_Task prompt_
Copy verbatim the block of lines in the entries below whose first line contains "for node, make" and whose last line contains "FULL_WAVE = 2.0 * math.pi". Leave out all other lines.

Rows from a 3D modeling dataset
↓↓↓
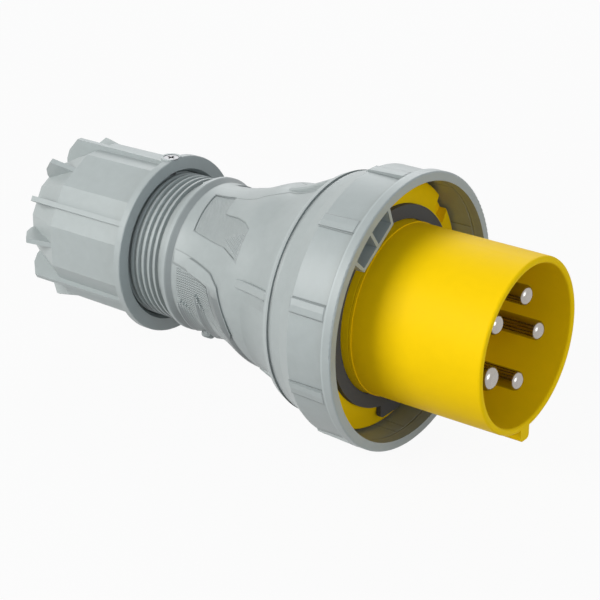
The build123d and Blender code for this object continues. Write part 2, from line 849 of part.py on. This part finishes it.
def nut_inside():
    return turned(
        (
            (nut_front_x, 0),
            (nut_front_x, nut_bore_radius + nut_mouth_widening),
            (nut_front_x - nut_mouth_depth, nut_bore_radius),
            (nut_shoulder_x, nut_bore_radius),
            (nut_shoulder_x, nut_cone_front_radius),
            (nut_cone_back_x, nut_cone_back_radius),
            (nut_cone_back_x, cable_exit_radius),
            (nut_back_x, cable_exit_radius),
            (nut_back_x, 0),
        )
    )


def nut_fin(front_corners):
    """Fin over the nut's tail, from its front corners to its foot at the cable's exit."""
    return blade(
        front_corners
        + (
            (nut_back_x + fin_tip_setback, nut_bore_radius + fin_tip_height),
            (nut_back_x + fin_shoulder_setback, fin_shoulder_radius),
            (nut_back_x + fin_foot_setback, fin_foot_radius),
            (nut_back_x + fin_foot_setback, cable_exit_radius + body_wall / 2),
            (nut_facet_back_x, nut_bore_radius + seat_gap),
        ),
        nut_rib_width,
    )


def gland_nut():
    rim = turned(
        (
            (nut_rim_back_x, 0),
            (nut_rim_back_x, nut_rim_radius),
            (nut_front_x, nut_rim_radius),
            (nut_front_x, 0),
        ),
        rounds=(((nut_front_x, nut_rim_radius), nut_rim_round),),
    )
    front_apothem = nut_bore_radius + nut_facet_front_wall
    back_apothem = nut_bore_radius + nut_facet_back_wall
    rim += faceted(nut_facet_back_x, back_apothem, nut_rim_back_x, front_apothem)
    rim += faceted(nut_back_x, nut_exit_radius, nut_facet_back_x, back_apothem)
    rib_front_x = nut_rim_back_x + nut_rib_setback
    long_rib = nut_fin(
        (
            (rib_front_x, nut_bore_radius + seat_gap),
            (rib_front_x, nut_bore_radius + nut_rib_height),
        )
    )
    short_fin = nut_fin(((nut_facet_back_x, nut_bore_radius + fin_front_height),))
    rim += ring_of(long_rib, nut_rib_count)
    rim += ring_of(short_fin, nut_rib_count, 180 / nut_rib_count)
    screw_x = nut_front_x - lock_screw_setback
    boss = upright(lock_boss_radius, screw_x, nut_bore_radius + seat_gap, nut_rim_radius + lock_boss_height)
    rim += boss & rod(2 * nut_rim_radius, nut_back_x, nut_front_x)
    rim -= nut_inside()
    return rim - lock_screw_space(hole_gap, screw_x)


def lock_screw_space(gap, x):
    """The lock screw's outline about an upright axis, larger by gap: cone of the head, then shank."""
    head_top = nut_rim_radius + lock_boss_height - lock_head_recess
    shank_radius = lock_shank_radius + gap
    head_radius = lock_head_radius + gap
    top = head_top if gap == 0 else nut_rim_radius + lock_boss_height
    tip = thread_crest_radius + (lock_tip_gap if gap == 0 else 0)
    outline = make_face(
        Polyline(
            (0, tip),
            (shank_radius, tip),
            (shank_radius, head_top - lock_head_depth),
            (head_radius, head_top - lock_head_recess),
            (head_radius, top),
            (0, top),
            close=True,
        )
    )
    return Pos(x, 0, 0) * revolve(Plane.XZ * outline, Axis.Z)


def lock_screw():
    x = nut_front_x - lock_screw_setback
    top = nut_rim_radius + lock_boss_height - lock_head_recess
    return lock_screw_space(0, x) - Pos(x, 0, top) * cross_recess(cross_length, cross_width, cross_depth)


def cable_seal():
    """Rubber sleeve with lips inside, on its seat in the neck."""
    groove = (cable_seal_length - cable_seal_lips * cable_seal_lip_length) / (cable_seal_lips - 1)
    sleeve = rod(basket_radius, cable_seal_back_x, cable_seal_front_x)
    sleeve -= rod(cable_seal_bore_radius, cable_seal_back_x, cable_seal_front_x)
    for i in range(cable_seal_lips - 1):
        front_x = cable_seal_front_x - cable_seal_lip_length - i * (cable_seal_lip_length + groove)
        sleeve -= rod(cable_seal_groove_radius, front_x - groove, front_x)
    return sleeve


def clamp_basket():
    """Ring with fingers that close on the cable's jacket when the nut is tightened."""
    ring = turned(
        (
            (basket_front_x, basket_bore_radius),
            (basket_front_x, basket_radius),
            (basket_base_back_x, basket_radius),
            (basket_base_back_x, basket_finger_front_radius),
            (basket_back_x, basket_finger_tip_radius),
            (basket_back_x, basket_bore_radius),
        )
    )
    slot_length = basket_base_back_x - basket_back_x
    slot = Pos((basket_base_back_x + basket_back_x) / 2, 0, basket_radius / 2) * Box(
        slot_length, basket_slot_width, basket_radius
    )
    return ring - ring_of(slot, basket_slots)


def nut_cone_radius(x):
    """Radius of the nut's inner cone at x."""
    share = (nut_shoulder_x - x) / nut_cone_length
    return nut_cone_front_radius + share * (nut_cone_back_radius - nut_cone_front_radius)


def thrust_ring():
    """Slip ring between the nut's cone and the basket's fingers, clear of both over the travel."""
    lean = atan2(nut_cone_front_radius - nut_cone_back_radius, nut_cone_length)
    clear = cone_gap / cos(lean)
    front_x = nut_shoulder_x - thrust_ring_setback
    back_x = front_x - thrust_ring_length
    finger_length = basket_base_back_x - basket_back_x
    finger_slope = (basket_finger_front_radius - basket_finger_tip_radius) / finger_length
    reach_over_fingers = front_x + nut_travel - basket_back_x
    finger_radius = basket_finger_tip_radius + finger_slope * reach_over_fingers
    return turned(
        (
            (front_x, finger_radius + clear),
            (front_x, nut_cone_radius(front_x) - clear),
            (back_x, nut_cone_radius(back_x) - clear),
            (back_x, nut_cone_radius(back_x) - clear - thrust_ring_tip_wall),
        )
    )


nodes = {
    "housing": housing,
    "contact_carrier": contact_carrier,
    "flange_gasket": flange_gasket,
    "bayonet_ring": bayonet_ring,
    "gland_nut": gland_nut,
    "lock_screw": lock_screw,
    "carrier_lock": carrier_lock,
    "housing_seal": housing_seal,
    "contact_retainer": contact_retainer,
    "retainer_screws": retainer_screws,
    "terminal_screws": terminal_screws,
    "earth_terminal_screws": earth_terminal_screws,
    "cable_seal": cable_seal,
    "clamp_basket": clamp_basket,
    "thrust_ring": thrust_ring,
}

os.makedirs("parts", exist_ok=True)
for node, make in nodes.items():
    export_step(make(), f"parts/{node}.step")
for node, angle in zip(phase_nodes, phase_angles):
    pin = contact_pin(phase_pin_radius, terminal_wall, terminal_screw_radius, angle)
    export_step(pin, f"parts/{node}.step")
earth_pin = contact_pin(earth_pin_radius, earth_terminal_wall, earth_terminal_screw_radius, earth_angle)
export_step(earth_pin, "parts/earth_pin.step")
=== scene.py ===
"""Looks of the industrial plug: finishes of its mouldings, rubber and metal, the floor, light and camera."""
import json
import math

import bpy
import numpy as np
from mathutils import Matrix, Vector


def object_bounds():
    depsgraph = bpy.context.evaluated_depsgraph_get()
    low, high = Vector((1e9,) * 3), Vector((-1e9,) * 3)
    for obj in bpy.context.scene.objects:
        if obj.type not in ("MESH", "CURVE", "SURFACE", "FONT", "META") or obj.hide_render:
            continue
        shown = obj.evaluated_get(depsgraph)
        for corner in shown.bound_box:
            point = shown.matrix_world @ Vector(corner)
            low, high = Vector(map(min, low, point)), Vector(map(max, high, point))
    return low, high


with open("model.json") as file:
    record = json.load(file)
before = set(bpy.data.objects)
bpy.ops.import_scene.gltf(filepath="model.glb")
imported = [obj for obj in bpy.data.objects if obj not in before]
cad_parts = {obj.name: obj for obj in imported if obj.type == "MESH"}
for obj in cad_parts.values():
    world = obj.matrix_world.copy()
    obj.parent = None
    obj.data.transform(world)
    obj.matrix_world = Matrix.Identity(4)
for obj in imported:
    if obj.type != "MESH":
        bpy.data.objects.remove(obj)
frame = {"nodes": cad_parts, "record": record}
cad_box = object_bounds()

MM = 1000.0
DEGREE = math.radians(1.0)
FULL_WAVE = 2.0 * math.pi

GREY = (0.375, 0.412, 0.412)
# Colour of the painted shade on the body's steep faces and the collar's cone.
SHADED_GREY = (0.16, 0.175, 0.18)
YELLOW = (0.93, 0.585, 0.002)
GASKET_GREY = (0.08, 0.078, 0.078)
SEAL_BLACK = (0.022, 0.022, 0.022)
NICKEL = (0.42, 0.39, 0.36)
ZINC = (0.17, 0.167, 0.175)
RETAINER_BLACK = (0.035, 0.035, 0.04)
BASKET_GREY = (0.2, 0.21, 0.22)

# Finishes by the material slot that each is for.
FINISHES = {}


class Field:
    """A number that varies over a surface, so that patterns can be written as maths on sockets.
    Lengths are in millimetres."""

    def __init__(self, finish, socket):
        self.finish = finish
        self.socket = socket

    def do(self, operation, *others):
        return self.finish.make("ShaderNodeMath", {"operation": operation}, dict(enumerate((self, *others))))

    def __add__(self, other):
        return self.do("ADD", other)

    def __sub__(self, other):
        return self.do("SUBTRACT", other)

    def __rsub__(self, other):
        return self.finish.make("ShaderNodeMath", {"operation": "SUBTRACT"}, {0: other, 1: self})

    def __mul__(self, other):
        return self.do("MULTIPLY", other)

    def __truediv__(self, other):
        return self.do("DIVIDE", other)

    def __abs__(self):
        return self.do("ABSOLUTE")

    def sin(self):
        return self.do("SINE")

    def least(self, other):
        return self.do("MINIMUM", other)

    def most(self, other):
        return self.do("MAXIMUM", other)

    def clip(self, low, high):
        return self.most(low).least(high)

    def rise(self, start, end):
        """0 below start, 1 above end, and straight between them."""
        return ((self - start) / (end - start)).clip(0.0, 1.0)

    def line(self, width):
        """1 where the number is 0, falling to 0 at width to either side."""
        return 1.0 - (abs(self) / width).clip(0.0, 1.0)


class Finish:
    """One material: its Principled shader, its place on the part in millimetres and a maker of its nodes."""

    DARKEST = 0.72
    LIGHTEST = 1.12

    def __init__(self, slot, color, roughness, gloss=0.5, metallic=0.0):
        self.material = bpy.data.materials.new(slot)
        self.material.use_nodes = True
        self.tree = self.material.node_tree
        self.shader = self.tree.nodes["Principled BSDF"]
        self.color = color
        self.roughness = roughness
        self.shader.inputs["Roughness"].default_value = roughness
        self.shader.inputs["Specular IOR Level"].default_value = gloss
        self.shader.inputs["Metallic"].default_value = metallic
        self.point = self.make("ShaderNodeTexCoord", output="Object")
        self.x, self.y, self.z = self.parts(self.point)
        FINISHES[slot] = self

    def make(self, kind, settings=None, inputs=None, output=0):
        """Any node: its settings first, then the values or links of its sockets."""
        node = self.tree.nodes.new(kind)
        for name, value in (settings or {}).items():
            setattr(node, name, value)
        for name, value in (inputs or {}).items():
            if isinstance(value, Field):
                self.tree.links.new(value.socket, node.inputs[name])
            else:
                node.inputs[name].default_value = value
        return Field(self, node.outputs[output])

    def parts(self, vector):
        node = self.make("ShaderNodeSeparateXYZ", inputs={0: vector}).socket.node
        return [Field(self, socket) * MM for socket in node.outputs]

    def radius(self):
        return (self.y * self.y + self.z * self.z).do("SQRT")

    def turn(self):
        """Degrees from the top about the plug's axis, the same on both sides."""
        return abs(self.y).do("ARCTAN2", self.z) * math.degrees(1.0)

    def stretched(self, scale):
        """The place scaled along each direction, for grain that runs one way."""
        return self.make("ShaderNodeVectorMath", {"operation": "MULTIPLY"}, {0: self.point, 1: scale})

    def noise(self, scale, detail=2.0, vector=None):
        inputs = {"Vector": vector or self.point, "Scale": scale, "Detail": detail}
        return self.make("ShaderNodeTexNoise", inputs=inputs)

    def mix(self, factor, first, second):
        """Colour between two colours. Sockets 6 and 7 and output 2 of the node are the ones for colours."""
        inputs = {"Factor": factor, 6: first, 7: second}
        return self.make("ShaderNodeMix", {"data_type": "RGBA"}, inputs, output=2)

    def paint(self, shade, tint=None, other=None):
        """Base colour: the finish's own, from darkest to lightest as shade goes from 0 to 1, and then mixed
        with another by tint."""
        dark = tuple(self.DARKEST * c for c in self.color) + (1.0,)
        light = tuple(min(1.0, self.LIGHTEST * c) for c in self.color) + (1.0,)
        color = self.mix(shade.clip(0.0, 1.0), dark, light)
        if tint is not None:
            color = self.mix(tint, color, other + (1.0,))
        self.tree.links.new(color.socket, self.shader.inputs["Base Color"])

    def dull(self, field, spread):
        """Roughness that varies about the finish's own."""
        rough = (field - 0.5) * spread + self.roughness
        self.tree.links.new(rough.clip(0.03, 1.0).socket, self.shader.inputs["Roughness"])

    def relief(self, height):
        """Fine relief, its height in millimetres."""
        bump = self.make("ShaderNodeBump", inputs={"Strength": 1.0, "Distance": 1.0 / MM, "Height": height})
        self.tree.links.new(bump.socket, self.shader.inputs["Normal"])


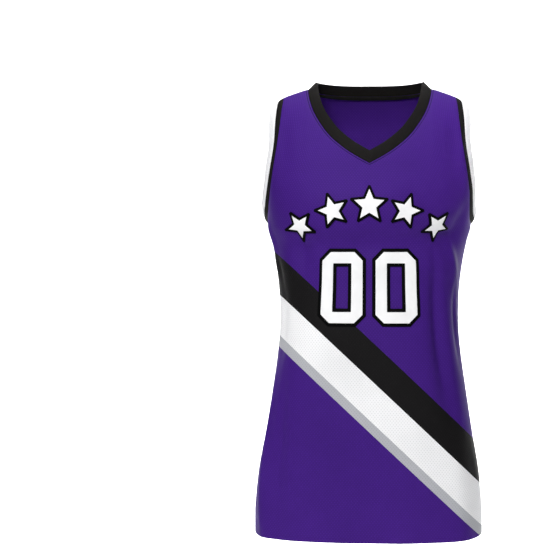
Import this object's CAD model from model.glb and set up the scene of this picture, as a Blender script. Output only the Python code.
import bpy
import bmesh
import math
import numpy as np
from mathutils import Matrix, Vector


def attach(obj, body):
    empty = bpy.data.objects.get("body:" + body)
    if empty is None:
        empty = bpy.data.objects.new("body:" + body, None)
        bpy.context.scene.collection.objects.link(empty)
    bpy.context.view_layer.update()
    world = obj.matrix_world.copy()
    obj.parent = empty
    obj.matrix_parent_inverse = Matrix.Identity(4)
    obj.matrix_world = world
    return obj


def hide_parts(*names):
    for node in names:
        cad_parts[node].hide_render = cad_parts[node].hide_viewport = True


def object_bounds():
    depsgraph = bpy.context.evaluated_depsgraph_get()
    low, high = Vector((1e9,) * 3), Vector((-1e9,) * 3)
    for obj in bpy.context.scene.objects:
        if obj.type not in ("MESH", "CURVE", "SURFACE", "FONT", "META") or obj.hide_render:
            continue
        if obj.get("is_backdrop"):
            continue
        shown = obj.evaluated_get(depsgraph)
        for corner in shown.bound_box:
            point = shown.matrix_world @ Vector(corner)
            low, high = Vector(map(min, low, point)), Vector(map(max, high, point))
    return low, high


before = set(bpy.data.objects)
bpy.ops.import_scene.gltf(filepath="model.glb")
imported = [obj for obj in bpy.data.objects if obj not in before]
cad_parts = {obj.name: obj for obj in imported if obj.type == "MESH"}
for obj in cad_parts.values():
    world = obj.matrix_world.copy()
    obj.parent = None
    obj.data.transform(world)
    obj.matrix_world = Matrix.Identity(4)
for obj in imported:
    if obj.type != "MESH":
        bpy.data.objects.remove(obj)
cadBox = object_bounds()
scene = bpy.context.scene
scene.view_settings.view_transform = "Standard"
print("packed jersey loaded:", len(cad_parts), "nodes")

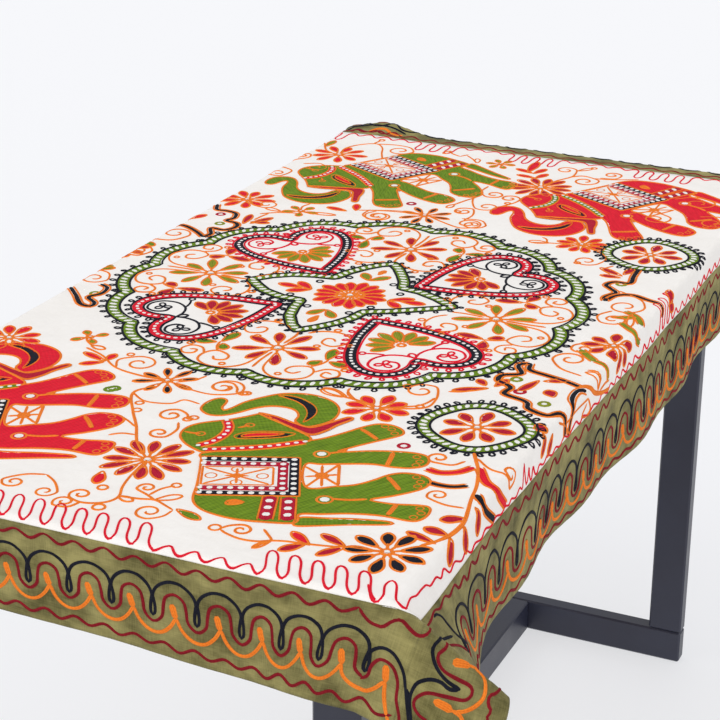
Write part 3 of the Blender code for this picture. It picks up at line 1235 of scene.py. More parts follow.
@dataclass(frozen=True)
class Medallion:
    """The round medallion: scalloped ring, four hearts, four flowers and a four-pointed star."""

    x: float = -0.0137
    y: float = -0.0168
    lobes: int = 16
    ring_radius: float = 0.2640
    ring_swell: float = 0.0150

    STAR = (
        (625, 400), (650, 427), (678, 470), (698, 505), (712, 545), (760, 552), (812, 577), (862, 610),
        (835, 632), (790, 664), (742, 698), (695, 722), (688, 768), (668, 812), (642, 850), (612, 885),
        (584, 858), (556, 812), (542, 762), (535, 714), (482, 712), (432, 692), (396, 662), (372, 638),
        (402, 600), (442, 570), (492, 552), (540, 545), (552, 500), (576, 452), (600, 420),
    )
    STAR_LEAVES = (
        (620, 530, 588, 488, Thread.LEAF), (622, 530, 656, 488, Thread.LEAF),
        (625, 492, 626, 446, Thread.ORANGE), (612, 745, 586, 786, Thread.LEAF),
        (616, 745, 650, 786, Thread.LEAF), (613, 778, 612, 832, Thread.ORANGE),
        (525, 640, 478, 605, Thread.RED), (525, 642, 478, 672, Thread.RED),
        (500, 638, 440, 635, Thread.RED), (715, 630, 765, 600, Thread.RED),
        (715, 635, 755, 667, Thread.RED), (740, 625, 800, 622, Thread.RED),
    )
    STAR_RINGS = (
        (683, 533), (722, 583), (668, 742), (697, 690), (565, 742), (497, 690), (520, 583), (570, 530),
    )
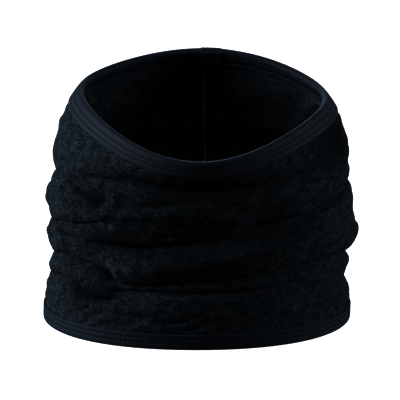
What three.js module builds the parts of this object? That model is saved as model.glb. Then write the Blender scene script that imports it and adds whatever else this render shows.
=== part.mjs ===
// Neck gaiter standing on its hem: a bunched fleece tube, bound at both ends with fold-over elastic.
// Units are millimetres. +Z is up, the front of the gaiter faces -Y and its back seam is on the +Y side.
import * as THREE from "three";

// Overall size, measured at the middle of the fleece wall. RIM_REACH is how far the rim's front and back lie
// from the tube's middle.
const HEM_WIDTH = 193;
const HEM_DEPTH = 158;
const RIM_WIDTH = 154.5;
const RIM_REACH = { front: 78.8, back: 65.3 };
const HEM_SHIFT_X = -2;
const RIM_SHIFT_X = 2.2;
const SHOULDER_POWER = 6.4;

// Height of the fleece's top edge at the front, right, back and left, and how it runs between them.
const RIM_HEIGHT = { front: 116.7, right: 141, back: 160.6, left: 146 };
const RIM_DIP_SHARPNESS = 3.4;
const RIM_TWIST = 2.3;
const RIM_BACK = { flatness: 0.8, leftDroop: 1.1 };

// Cloth and tape.
const FLEECE_THICKNESS = 2.2;
const TAPE_THICKNESS = 1;
const BINDING_HEIGHT = 8.6;
const CLOTH_GAP = 0.3;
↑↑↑
_Solution for this task_
for node, make in nodes.items():
    export_step(make(), f"parts/{node}.step")
for node, angle in zip(phase_nodes, phase_angles):
    pin = contact_pin(phase_pin_radius, terminal_wall, terminal_screw_radius, angle)
    export_step(pin, f"parts/{node}.step")
earth_pin = contact_pin(earth_pin_radius, earth_terminal_wall, earth_terminal_screw_radius, earth_angle)
export_step(earth_pin, "parts/earth_pin.step")
=== scene.py ===
"""Looks of the industrial plug: finishes of its mouldings, rubber and metal, the floor, light and camera."""
import json
import math

import bpy
import numpy as np
from mathutils import Matrix, Vector


def object_bounds():
    depsgraph = bpy.context.evaluated_depsgraph_get()
    low, high = Vector((1e9,) * 3), Vector((-1e9,) * 3)
    for obj in bpy.context.scene.objects:
        if obj.type not in ("MESH", "CURVE", "SURFACE", "FONT", "META") or obj.hide_render:
            continue
        shown = obj.evaluated_get(depsgraph)
        for corner in shown.bound_box:
            point = shown.matrix_world @ Vector(corner)
            low, high = Vector(map(min, low, point)), Vector(map(max, high, point))
    return low, high


with open("model.json") as file:
    record = json.load(file)
before = set(bpy.data.objects)
bpy.ops.import_scene.gltf(filepath="model.glb")
imported = [obj for obj in bpy.data.objects if obj not in before]
cad_parts = {obj.name: obj for obj in imported if obj.type == "MESH"}
for obj in cad_parts.values():
    world = obj.matrix_world.copy()
    obj.parent = None
    obj.data.transform(world)
    obj.matrix_world = Matrix.Identity(4)
for obj in imported:
    if obj.type != "MESH":
        bpy.data.objects.remove(obj)
frame = {"nodes": cad_parts, "record": record}
cad_box = object_bounds()

MM = 1000.0
DEGREE = math.radians(1.0)
FULL_WAVE = 2.0 * math.pi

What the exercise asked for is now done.